## WHAT NEEDS TO BE DONE
Reproduce the section of the listing that begins at the line containing "const stone = new" and finishes at the line containing "for node in". Include both end lines and nothing beyond them.

## RAW DATA
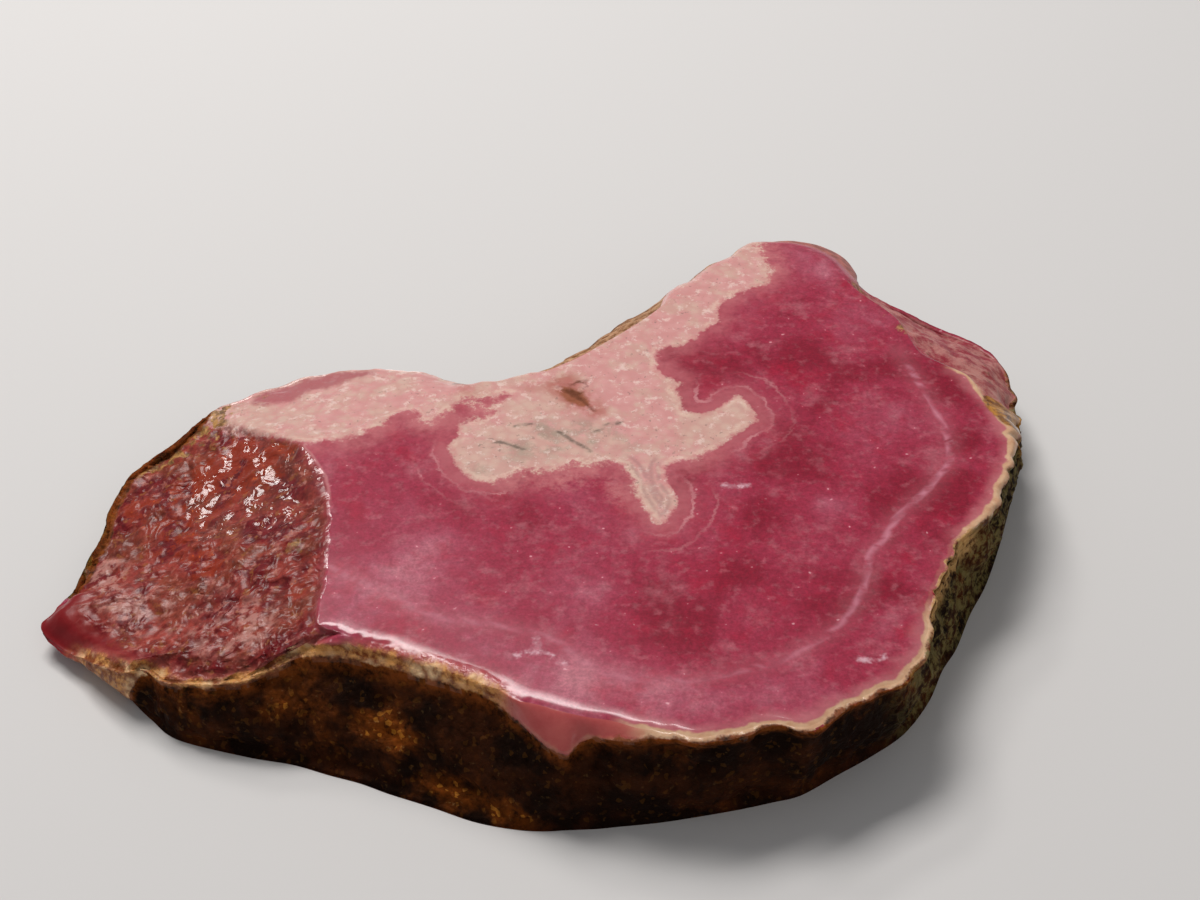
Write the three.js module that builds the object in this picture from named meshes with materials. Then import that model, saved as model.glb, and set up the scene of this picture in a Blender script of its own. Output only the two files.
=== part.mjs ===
// A slice of rhodochrosite, sawn flat on both faces, about 72 x 58 x 8 mm.
// The upper face is polished. Round it the slice keeps its natural outside: a thin brown rind,
// a broken slope that falls away to a pointed tip on the left, and a low shelf at the rear right.
// Millimetres, +Z up, the slice lying on its underside, +X along its long side.
// The origin is under the middle of the bounding box, on the plane of the underside.
import * as THREE from 'three';

// Driving dimensions
const THICKNESS = 8.0;
const BOX_MIDDLE = new THREE.Vector2(0.63, 1.855);
const HUB = new THREE.Vector2(8.0, -2.0);

// How finely the skin is divided: columns per station, and rows in each zone of the skin.
const COLUMNS_PER_STATION = 2;
const FACE_ROWS = 2;
const SHOULDER_ROWS = 6;
const WALL_ROWS = 5;
const UNDERSIDE_ROWS = 3;

// Shape of the zones
const STRAIGHT_FALL = 1.15;
const ROUNDED_FALL = 1.1;
const NARROW_SHOULDER = 3.0;
const WALL_BULGE = 0.7;
const CHIP_DEPTH = 2.0;
const LUMP_HEIGHT = 0.3;
const LUMP_WAVES = [0.9, 1.25, 1.6];

// Stations round the slice, anticlockwise from the tip. Each holds the edge of the polished face
// (x, y), the rim of the natural outside (x, y, z) and the foot of the wall (x, y, z).
const STATIONS = [
  // The tip, and the front of the broken slope
  [-15.1, -9.0, -35.5, -10.6, 1.9, -34.2, -10.5, 0.9],
  [-15.0, -11.0, -33.4, -12.5, 1.6, -32.7, -12.0, 0.8],
  [-15.0, -12.6, -31.2, -14.4, 2.5, -30.5, -13.8, 0.6],
  [-15.0, -14.0, -28.9, -16.3, 3.4, -28.5, -16.0, 0.2],
  [-15.0, -15.2, -27.2, -16.7, 4.1, -26.9, -17.6, 0.0],
  [-15.0, -15.9, -25.1, -18.0, 4.4, -24.8, -19.4, 0.0],
  [-14.9, -16.4, -20.7, -18.9, 5.3, -20.0, -20.9, 0.0],
  [-14.4, -16.7, -18.0, -18.3, 6.1, -16.8, -21.6, 0.0],
  // The long front wall, leaning outwards
  [-13.4, -17.1, -15.7, -17.6, 6.7, -14.3, -22.5, 0.0],
  [-12.2, -17.5, -13.3, -17.8, 6.9, -12.2, -23.2, 0.0],
  [-10.3, -18.2, -11.0, -18.8, 7.1, -10.2, -24.1, 0.0],
  [-7.5, -19.6, -7.7, -20.0, 7.3, -7.4, -25.2, 0.0],
  [-4.6, -21.2, -4.6, -21.5, 7.5, -4.6, -26.4, 0.0],
  // The pink wedge bevelled into the front edge
  [-2.0, -22.8, -2.2, -23.0, 7.0, -2.2, -27.0, 0.0],
  [-0.6, -23.3, -0.8, -24.3, 6.6, -0.3, -27.2, 0.0],
  [1.0, -23.9, 1.3, -25.8, 6.1, 1.6, -27.1, 0.0],
  [2.4, -24.4, 2.7, -25.2, 6.9, 3.4, -27.0, 0.0],
  [4.4, -24.9, 4.4, -25.9, 7.1, 5.0, -26.8, 0.0],
  // The front right corner, nearly upright
  [7.2, -25.7, 7.2, -26.2, 7.5, 7.4, -26.5, 0.0],
  [10.0, -26.0, 10.1, -26.4, 7.6, 10.0, -26.0, 0.0],
  [12.4, -25.7, 12.6, -26.1, 7.7, 12.7, -25.4, 0.0],
  [14.3, -25.0, 14.5, -25.2, 7.7, 14.9, -24.8, 0.0],
  [16.6, -25.2, 16.9, -25.6, 7.6, 16.8, -24.2, 0.0],
  [18.6, -23.6, 18.9, -23.9, 7.7, 19.3, -22.5, 0.0],
  [20.8, -22.4, 21.1, -22.7, 7.7, 21.8, -20.8, 0.0],
  [23.2, -20.8, 23.5, -21.1, 7.7, 24.2, -18.8, 0.0],
  [24.9, -18.0, 25.3, -18.2, 7.7, 26.2, -15.9, 0.0],
  // The right side
  [25.6, -14.9, 26.0, -15.0, 7.7, 27.5, -13.0, 0.0],
  [26.3, -12.4, 26.7, -12.5, 7.7, 28.8, -10.8, 0.0],
  [28.3, -8.4, 28.7, -8.5, 7.7, 30.2, -7.5, 0.0],
  [30.8, -5.6, 31.2, -5.7, 7.7, 31.8, -4.4, 0.0],
  [32.5, -1.6, 32.9, -1.6, 7.7, 33.4, -0.3, 0.0],
  [33.7, 1.8, 34.1, 1.8, 7.6, 34.7, 3.6, 0.0],
  // The low shelf at the rear right
  [33.4, 4.8, 34.8, 5.3, 6.6, 35.8, 7.2, 0.0],
  [32.4, 7.6, 36.1, 11.0, 4.8, 36.2, 10.6, 0.0],
  [31.6, 10.2, 36.1, 14.0, 4.5, 36.0, 14.0, 0.0],
  [30.0, 11.6, 35.4, 17.2, 4.5, 35.2, 17.4, 0.0],
  [28.3, 13.2, 33.9, 19.4, 4.5, 33.9, 19.9, 0.0],
  [27.6, 15.6, 31.4, 21.1, 4.6, 31.4, 21.8, 0.0],
  [27.0, 17.6, 29.2, 22.1, 5.2, 29.2, 23.0, 0.0],
  [25.9, 19.3, 27.0, 22.9, 5.9, 27.2, 24.0, 0.0],
  [24.7, 20.8, 25.2, 24.2, 6.4, 25.8, 25.4, 0.0],
  // The rear lobe, with its rolled edge
  [23.4, 23.0, 24.9, 27.0, 5.8, 25.4, 27.6, 0.0],
  [22.3, 25.2, 24.0, 29.2, 5.9, 24.4, 29.7, 0.0],
  [20.6, 26.9, 21.8, 30.0, 6.6, 22.0, 30.4, 0.0],
  [18.4, 27.8, 18.7, 29.9, 7.1, 18.8, 30.5, 0.0],
  [16.6, 27.8, 16.3, 29.0, 7.3, 16.2, 29.8, 0.0],
  // The rear wall, running inwards to the waist
  [14.4, 25.9, 14.0, 27.0, 7.4, 13.8, 28.2, 0.0],
  [11.9, 23.2, 11.4, 24.4, 7.4, 11.2, 26.0, 0.0],
  [9.9, 21.2, 9.0, 22.6, 6.9, 8.6, 24.4, 0.0],
  [7.6, 18.1, 7.0, 21.4, 6.1, 6.3, 23.4, 0.0],
  [4.6, 15.0, 4.0, 18.5, 6.0, 3.2, 20.4, 0.0],
  [1.2, 12.0, 0.9, 14.4, 6.7, 0.1, 16.5, 0.0],
  [-2.4, 10.0, -2.6, 11.0, 7.4, -3.2, 12.8, 0.0],
  [-5.6, 9.2, -5.9, 10.3, 7.2, -6.4, 11.6, 0.0],
  // The pale facet at the rear left
  [-8.0, 7.9, -8.3, 11.6, 6.8, -8.6, 12.7, 0.0],
  [-9.4, 6.6, -10.8, 12.6, 6.8, -11.0, 13.6, 0.0],
  [-11.2, 5.8, -14.3, 13.1, 6.6, -14.4, 14.2, 0.0],
  [-12.8, 5.0, -17.4, 13.0, 6.4, -17.8, 14.0, 0.0],
  [-13.8, 4.4, -20.0, 12.3, 6.2, -20.6, 13.2, 0.0],
  [-15.2, 3.6, -22.8, 11.0, 6.1, -23.6, 11.8, 0.0],
  [-17.2, 2.8, -25.1, 9.5, 6.0, -26.0, 10.2, 0.0],
  // The rear and left of the broken slope, back towards the tip
  [-18.0, 2.0, -26.8, 8.0, 5.8, -27.9, 8.6, 0.0],
  [-17.3, 0.9, -28.9, 5.5, 5.0, -30.0, 6.0, 0.0],
  [-16.6, -0.4, -31.3, 3.8, 4.2, -31.8, 4.1, 0.0],
  [-16.0, -1.6, -32.4, 1.6, 3.6, -32.6, 1.6, 0.0],
  [-15.5, -2.9, -32.8, -1.2, 3.3, -32.6, -1.2, 0.0],
  [-15.2, -4.3, -33.2, -4.0, 3.0, -32.8, -4.0, 0.1],
  [-15.1, -5.8, -33.9, -7.0, 2.6, -33.2, -7.0, 0.4],
  [-15.1, -7.4, -34.8, -9.2, 2.2, -33.9, -9.0, 0.7],
];

// A closed smooth curve through one group of the stations' numbers.
function outline(x, y, z) {
  const points = STATIONS.map((s) => new THREE.Vector3(s[x], s[y], z === null ? THICKNESS : s[z]));
  return new THREE.CatmullRomCurve3(points, true, 'catmullrom', 0.5);
}

const FACE_EDGE = outline(0, 1, null);
const RIM = outline(2, 3, 4);
const FOOT = outline(5, 6, 7);

// The foot never reaches below the plane of the underside.
function footPoint(u) {
  const p = FOOT.getPoint(u);
  p.z = Math.max(0, p.z);
  return p;
}

// Level direction pointing out of the slice, square to the foot.
function outward(u) {
  const along = FOOT.getTangent(u);
  return new THREE.Vector3(along.y, -along.x, 0).normalize();
}

// Low lumps of the natural outside, from the product of three slow waves.
function lump(p) {
  const [a, b, c] = LUMP_WAVES;
  return LUMP_HEIGHT * Math.sin(a * p.x + 0.7 * p.y) * Math.sin(b * p.y - 0.4 * p.x) * Math.cos(c * p.z);
}

// Polished face: level, from the hub out to the face edge.
function facePoint(u, t) {
  const hub = new THREE.Vector3(HUB.x, HUB.y, THICKNESS);
  return hub.lerp(FACE_EDGE.getPoint(u), t);
}

// Shoulder: from the face edge down to the rim. A narrow shoulder rolls over, a wide one runs straight.
function shoulderPoint(u, t) {
  const edge = FACE_EDGE.getPoint(u);
  const rim = RIM.getPoint(u);
  const width = Math.hypot(rim.x - edge.x, rim.y - edge.y);
  const fall = STRAIGHT_FALL + ROUNDED_FALL * Math.exp(-width / NARROW_SHOULDER);
  const p = edge.clone().lerp(rim, t);
  p.z = rim.z + (THICKNESS - rim.z) * (1 - t ** fall);
  return p;
}

// Wall: from the rim down to the foot, swelling outwards at mid height, with lumps.
function wallPoint(u, t) {
  const p = RIM.getPoint(u).lerp(footPoint(u), t);
  const swell = Math.sin(Math.PI * t) * (WALL_BULGE + lump(p));
  return p.addScaledVector(outward(u), swell);
}

// Underside: level, apart from the chip under the tip, which closes within a short way of the foot.
function undersidePoint(u, t) {
  const foot = footPoint(u);
  const hub = new THREE.Vector3(HUB.x, HUB.y, 0);
  const p = foot.clone().lerp(hub, t);
  p.z = foot.z * Math.max(0, 1 - CHIP_DEPTH * t);
  return p;
}

// The closed skin of the slice, as rings of points from the hub of the face to the hub of the underside.
function sliceGeometry() {
  const columns = STATIONS.length * COLUMNS_PER_STATION;
  const zones = [
    [facePoint, FACE_ROWS],
    [shoulderPoint, SHOULDER_ROWS],
    [wallPoint, WALL_ROWS],
    [undersidePoint, UNDERSIDE_ROWS],
  ];
  const positions = [HUB.x, HUB.y, THICKNESS];
  let rings = 0;
  for (const [place, rows] of zones) {
    for (let row = 1; row <= rows; row += 1) {
      const closing = place === undersidePoint && row === rows;
      if (closing) {
        continue;
      }
      for (let column = 0; column < columns; column += 1) {
        const p = place(column / columns, row / rows);
        positions.push(p.x, p.y, p.z);
      }
      rings += 1;
    }
  }
  positions.push(HUB.x, HUB.y, 0);
  const last = positions.length / 3 - 1;
  const at = (ring, column) => 1 + ring * columns + (column % columns);
  const faces = [];
  for (let column = 0; column < columns; column += 1) {
    faces.push(0, at(0, column), at(0, column + 1));
    for (let ring = 0; ring < rings - 1; ring += 1) {
      faces.push(at(ring, column), at(ring + 1, column), at(ring + 1, column + 1));
      faces.push(at(ring, column), at(ring + 1, column + 1), at(ring, column + 1));
    }
    faces.push(last, at(rings - 1, column + 1), at(rings - 1, column));
  }
  const geometry = new THREE.BufferGeometry();
  geometry.setAttribute('position', new THREE.Float32BufferAttribute(positions, 3));
  geometry.setIndex(faces);
  geometry.translate(-BOX_MIDDLE.x, -BOX_MIDDLE.y, 0);
  geometry.computeVertexNormals();
  return geometry;
}

const stone = new THREE.MeshStandardMaterial({ color: 0xa83a52, roughness: 0.25, metalness: 0.0 });
const slice = new THREE.Mesh(sliceGeometry(), stone);
slice.name = 'rhodochrosite_slice';

const part = new THREE.Group();
part.add(slice);

export default part;
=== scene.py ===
# %% [markdown]
# # A polished slice of rhodochrosite
# The real thing is one stone: a manganese carbonate that grew in pink layers round a pale centre. It was
# sawn into a slice 8 mm thick and its upper face polished. The frame already holds its solid at real size.
# Here that one solid gets its real skin: a level polished face, a glossy break, a crust and its markings.
# First the frame is loaded, and its box is kept, because the skin made here has to stay inside it.

# %% Loading the frame
import math

import bpy
import numpy as np
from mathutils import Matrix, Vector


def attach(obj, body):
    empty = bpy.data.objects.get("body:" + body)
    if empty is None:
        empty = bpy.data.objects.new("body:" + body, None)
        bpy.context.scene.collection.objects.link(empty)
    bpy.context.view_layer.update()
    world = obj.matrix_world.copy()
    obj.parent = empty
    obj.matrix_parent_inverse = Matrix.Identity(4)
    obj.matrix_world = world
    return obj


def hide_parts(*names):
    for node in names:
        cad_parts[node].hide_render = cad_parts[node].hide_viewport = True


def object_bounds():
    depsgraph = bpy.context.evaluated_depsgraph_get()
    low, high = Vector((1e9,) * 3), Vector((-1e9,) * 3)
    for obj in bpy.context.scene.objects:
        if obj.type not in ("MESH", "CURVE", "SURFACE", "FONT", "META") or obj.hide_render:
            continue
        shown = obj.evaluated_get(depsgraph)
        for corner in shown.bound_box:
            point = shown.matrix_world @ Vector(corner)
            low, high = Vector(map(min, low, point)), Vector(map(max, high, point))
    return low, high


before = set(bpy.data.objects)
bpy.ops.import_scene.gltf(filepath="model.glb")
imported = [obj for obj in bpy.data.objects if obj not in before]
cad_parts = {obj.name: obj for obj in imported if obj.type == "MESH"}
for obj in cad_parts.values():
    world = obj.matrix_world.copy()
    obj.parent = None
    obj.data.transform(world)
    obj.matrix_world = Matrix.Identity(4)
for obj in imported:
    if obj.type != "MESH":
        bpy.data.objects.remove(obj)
cad_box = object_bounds()
SOLID = "rhodochrosite_slice"
MM = 0.001
print("solid box in mm:", [[round(value / MM, 2) for value in corner] for corner in cad_box])

# %% [markdown]
# ## The camera
# A small stone is looked at from close by, a hand's breadth away, down a slope of 40 degrees. A moderately
# long lens at that distance keeps the near edge only a little larger than the far one. The nearest clipping
# distance has to come in too, because the usual one is longer than half the way to the stone.

# %% Camera
LOOK_AT = np.array([2.97, 9.145, 0.0]) * MM
LOOK_DISTANCE = 158 * MM
LOOK_DOWN = math.radians(40)

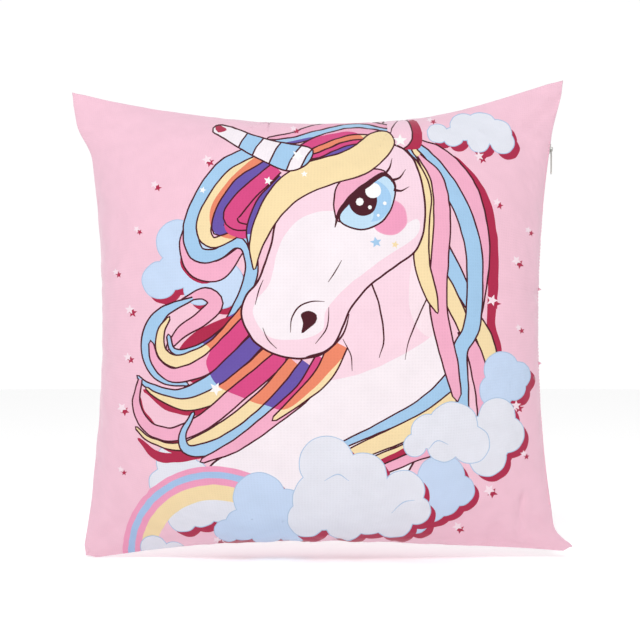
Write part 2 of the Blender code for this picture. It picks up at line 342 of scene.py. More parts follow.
# Neck and chest
shape(
    "coat",
    (70, 120), (86, 104), (84, 66), (98, 26), (106, -12), (112, -46), (100, -86), (60, -150), (-20, -160),
    (-98, -136), (-64, -104), (-30, -72), (2, -34), (24, 10), (40, 60),
    line=1.8,
)
shape(
    "coatShade",
    (20, 10), (44, 34), (84, 62), (96, 26), (103, -4), (76, -26), (36, -44), (-4, -54), (-34, -70),
    (-8, -46),
    line=0,
)
shape("pale", (84, 64), (95, 28), (101, 4), (98, -12), (84, -2), (78, 24), line=0)
stroke((45, 36, 1.4), (53, 12, 1.5), (56, -14, 1.3), (52, -30, 0.5))
stroke((96, 26, 1.2), (85, 2, 1.4), (78, -16, 1.0), (75, -32, 0.4))
stroke((20, -14, 0.6), (27, -28, 1.1), (28, -42, 0.5))

# Locks across the chest
lock("blue", (124, -40, 12), (100, -66, 12), (70, -84, 9), (40, -98, 6), (10, -112, 3))
lock("yellow", (126, -62, 14), (98, -84, 15), (66, -100, 14), (34, -114, 12), (0, -130, 10))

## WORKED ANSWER
const stone = new THREE.MeshStandardMaterial({ color: 0xa83a52, roughness: 0.25, metalness: 0.0 });
const slice = new THREE.Mesh(sliceGeometry(), stone);
slice.name = 'rhodochrosite_slice';

const part = new THREE.Group();
part.add(slice);

export default part;
=== scene.py ===
# %% [markdown]
# # A polished slice of rhodochrosite
# The real thing is one stone: a manganese carbonate that grew in pink layers round a pale centre. It was
# sawn into a slice 8 mm thick and its upper face polished. The frame already holds its solid at real size.
# Here that one solid gets its real skin: a level polished face, a glossy break, a crust and its markings.
# First the frame is loaded, and its box is kept, because the skin made here has to stay inside it.

# %% Loading the frame
import math

import bpy
import numpy as np
from mathutils import Matrix, Vector


def attach(obj, body):
    empty = bpy.data.objects.get("body:" + body)
    if empty is None:
        empty = bpy.data.objects.new("body:" + body, None)
        bpy.context.scene.collection.objects.link(empty)
    bpy.context.view_layer.update()
    world = obj.matrix_world.copy()
    obj.parent = empty
    obj.matrix_parent_inverse = Matrix.Identity(4)
    obj.matrix_world = world
    return obj


def hide_parts(*names):
    for node in names:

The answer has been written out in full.